Sam Jepp

Personal information
- Full name: Samuel Richard Jepp
- Date of birth: 22 February 1885
- Place of birth: Aldershot, England
- Date of death: 1968 (aged 82–83)
- Height: 5 ft 9 in (1.75 m)
- Position(s): Centre half

Youth career
- Aldershot Athletic
- Royal Army Medical Corps

Senior career*
- Years: Team / Apps / (Gls)
- 1907–1911: Southampton / 70 / (2)
- 1911–1912: South Farnborough Athletic
- 1912–1914: Swansea Town / 20 / (1)

= Sam Jepp =

English footballer (1885–1968)

Samuel Richard Jepp (22 February 1885 – 1968) was an English professional footballer who played in various defence positions for Southampton and Swansea Town in the early twentieth century.

==Football career==
Jepp was born in Northtown, Aldershot, Hampshire and played his youth football with Aldershot Athletic before joining the Royal Army Medical Corps. On leaving the Army, Jepp returned to Aldershot before being signed by Southampton of the Southern League in 1907.

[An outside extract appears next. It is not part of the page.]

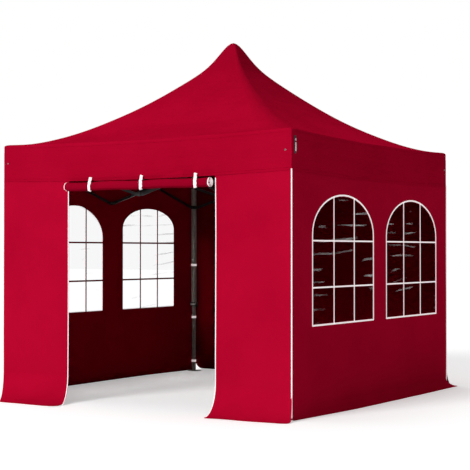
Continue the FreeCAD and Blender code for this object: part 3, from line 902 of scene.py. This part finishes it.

He made his debut for the "Saints" on 15 February 1908, when he replaced former England international Harry Hadley at left-half in a 4–0 defeat at Brentford. He made four further appearances in the 1907–08 season, including each of the half-back positions and at right-back. In 1908–09, he had two runs in the side with six matches at left-half in October (replacing John Johnston with Bert Trueman switching to the right), and twelve matches from mid-January at centre-half whilst Frank Thorpe was out with injury.

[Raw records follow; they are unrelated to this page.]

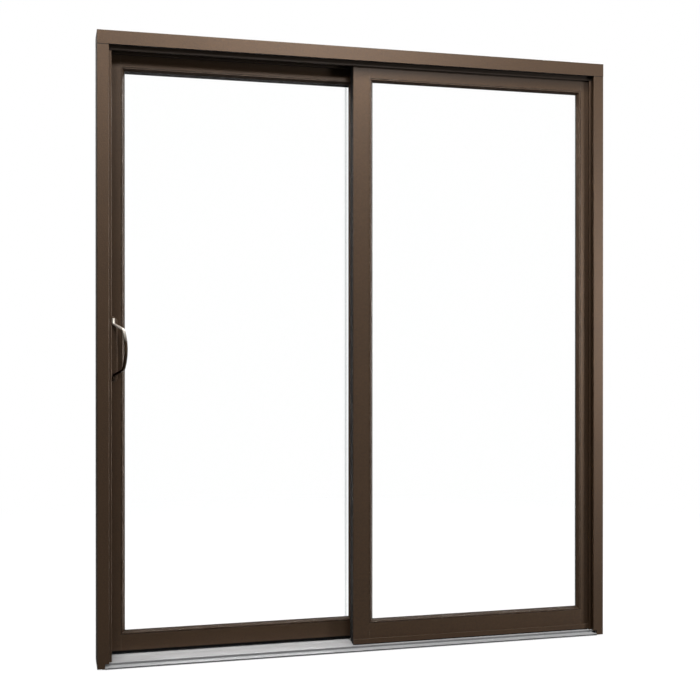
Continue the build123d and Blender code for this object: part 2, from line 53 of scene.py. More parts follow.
# Places read from the frame, in metres
PULL_LOW, PULL_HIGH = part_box("exterior_pull")
STILE_LOW, STILE_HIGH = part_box("sliding_left_stile")
RIGHT_STILE_LOW, RIGHT_STILE_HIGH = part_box("sliding_right_stile")
PLATE_LEFT = PULL_LOW.x
PULL_MIDDLE = (PULL_LOW.z + PULL_HIGH.z) / 2
SLIDING_FRONT = STILE_LOW.y
SLIDING_BACK = STILE_HIGH.y
SLIDING_MIDDLE = (SLIDING_FRONT + SLIDING_BACK) / 2
FIXED_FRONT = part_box("fixed_left_stile")[0].y
HEAD_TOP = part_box("head_cladding")[1].z
FRAME_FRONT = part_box("head_cladding")[0].y
FRAME_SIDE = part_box("head_cladding")[1].x
FIXED_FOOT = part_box("fixed_bottom_rail")[0].z
SLIDING_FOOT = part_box("sliding_bottom_rail")[0].z
RETAINER_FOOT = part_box("fixed_panel_retainer")[0].z
# Left of this X a panel's sides get painted shade; right of it they show beside the glass and get
# none
OPEN_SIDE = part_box("fixed_right_stile")[0].x - 0.001

# Sizes that several pieces share, in metres
SEAL_THICKNESS = 0.0011
END_INSET = 0.002
SAME_PLANE = 1e-5

# The camera's place in metres and its turns in degrees
CAMERA_PLACE = (-1.05182, -3.86441, 1.05670)
CAMERA_DIP = 0.145
CAMERA_TURN = -14.742

BLACK = (0.0, 0.0, 0.0, 1.0)
WHITE = (1.0, 1.0, 1.0, 1.0)

# Shades that only one finish uses
EDGE_WEAR_AND_GLINT = (0.24, 0.19, 0.15)
JOINT_LINE = (0.012, 0.010, 0.009)
SEAM_LINE = (0.004, 0.003, 0.0025)
WORN_WHITE = (0.55, 0.53, 0.49)
SILL_PAINTED_SHADE = (0.06, 0.06, 0.062)
SILL_FACE_SHADE = (0.02, 0.02, 0.022)
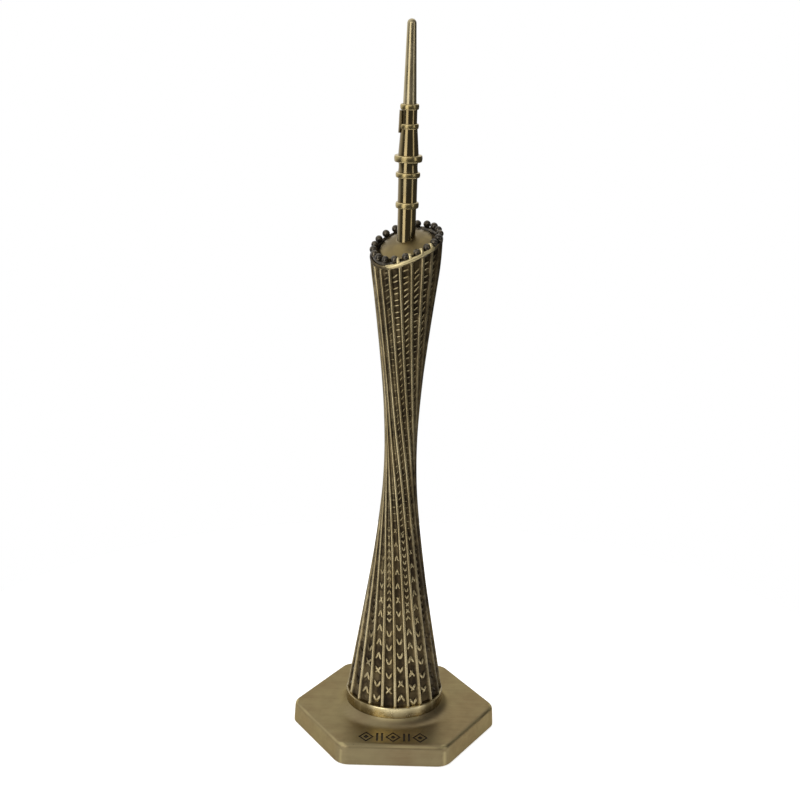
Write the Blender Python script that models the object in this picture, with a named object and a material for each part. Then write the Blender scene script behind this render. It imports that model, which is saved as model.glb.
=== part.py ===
"""Desk souvenir: a slim twisted tower of ribbed cast metal on a hexagonal base plate.

Metres, +Z up. The origin is in the middle of the felt underside, the flat edge of the base
that a viewer faces looks along -Y, and two corners of the hexagon point along -X and +X.
"""
import math

import bmesh
import bpy

MM = 0.001
GAP = 0.3 * MM                    # clearance between pieces that touch

# base plate and what is under it
HEX_CORNER = 37.0 * MM            # centre to a corner of the hexagon, before rounding
CORNER_ROUND = 6.0 * MM           # upright corners
TOP_ROUND = 1.6 * MM              # edge of the top face
DRAFT = 0.3 * MM                  # the sides lean in by this much up to that edge
BASE_BOTTOM = 0.2 * MM            # the pad stands this far proud of the plate
BASE_TOP = 7.8 * MM
PAD_THICK = 1.0 * MM
PAD_INSET = 2.0 * MM              # edge of the pad, in from the side of the plate
BOSS_RADIUS = 17.3 * MM
BOSS_FILLET = 2.6 * MM            # concave, and as high as the boss
BOSS_TOP = BASE_TOP + BOSS_FILLET

# M4 screw and washer from below
SCREW_RADIUS = 2.0 * MM
SCREW_HEAD_RADIUS = 3.8 * MM
SCREW_HEAD_HEIGHT = 2.0 * MM
SCREW_SOCKET_RADIUS = 1.45 * MM
SCREW_SOCKET_DEPTH = 1.1 * MM
SCREW_REACH = 11.3 * MM           # into the tower
WASHER_RADIUS = 4.5 * MM
WASHER_THICK = 0.8 * MM
COUNTERBORE_RADIUS = 5.2 * MM
COUNTERBORE_TOP = 5.2 * MM

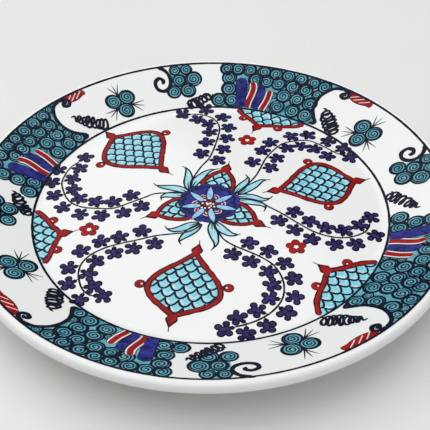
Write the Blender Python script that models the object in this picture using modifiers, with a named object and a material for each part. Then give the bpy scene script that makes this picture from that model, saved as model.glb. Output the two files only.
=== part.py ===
"""Hand painted ceramic plate: a turned body on a foot ring, glaze coats on its face and back, and the
painted motifs as thin raised enamel skins on the face. The plate stands on z = 0 with its axis on Z.
Outlines are worked out in millimetres and degrees, and every mesh is made in metres."""

import math

import bmesh
import bpy

COLLECTION = "hand_painted_plate"
MM = 0.001

# Driving dimensions.
PLATE_RADIUS = 150.0
FLOOR_HEIGHT = 14.0
FLOOR_THICKNESS = 6.5
RIM_SLOPE = 21.5
RIM_CORNER_RADIUS = 107.0
CORNER_ROUNDING = 20.0
LIP_ROUNDING = 2.6
FOOT_OUTER_RADIUS = 88.0
FOOT_INNER_RADIUS = 81.0
FOOT_TAPER = 1.2
FOOT_BARE_EDGE = 2.0
GAP = 0.3
COAT = 0.7
PAINT = 0.3
WELL_LINE_RADIUS = 109.0
OUTER_LINE_RADIUS = 144.4
LINE_WIDTH = 1.2
TURNED_STEPS = 48

# Sizes that follow from them.
PAINT_OFFSET = GAP + COAT + GAP
BELLY_HEIGHT = FLOOR_HEIGHT - FLOOR_THICKNESS
LIP_RADIUS = PLATE_RADIUS - GAP - COAT - LIP_ROUNDING
LAYER_INNER_RADIUS = 70.0
WELL_EDGE = WELL_LINE_RADIUS - LINE_WIDTH / 2 - 2 * GAP
RIM_START = WELL_LINE_RADIUS + LINE_WIDTH / 2 + GAP
RIM_END = OUTER_LINE_RADIUS - LINE_WIDTH / 2 - 2 * GAP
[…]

His longest period in the side came in the 1909–10 season, when he took over from new signing Andrew Davidson after the first six matches, retaining the No. 5 shirt for the remainder of the season. Jepp started the following season as the regular centre-half, before losing his place to Frank Monk after five matches. Although Jepp made a further four appearances later in the season, including playing as centre-forward against Luton Town on New Year's Eve, he was unable to regain a regular place in the side and was released in the summer of 1911.

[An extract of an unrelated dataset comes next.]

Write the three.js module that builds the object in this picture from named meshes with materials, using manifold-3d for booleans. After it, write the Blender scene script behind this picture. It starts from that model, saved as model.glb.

After spending a season back in northern Hampshire with South Farnborough Athletic, Jepp became one of Swansea Town's first professional players in 1912, and scored one goal in twenty league appearances. By the start of World War I, Jepp had returned to Aldershot and his football career was over.

==Family==
His son, also Samuel Richard Jepp, was killed at Tobruk on 24 June 1942 while serving with the Royal Tank Regiment.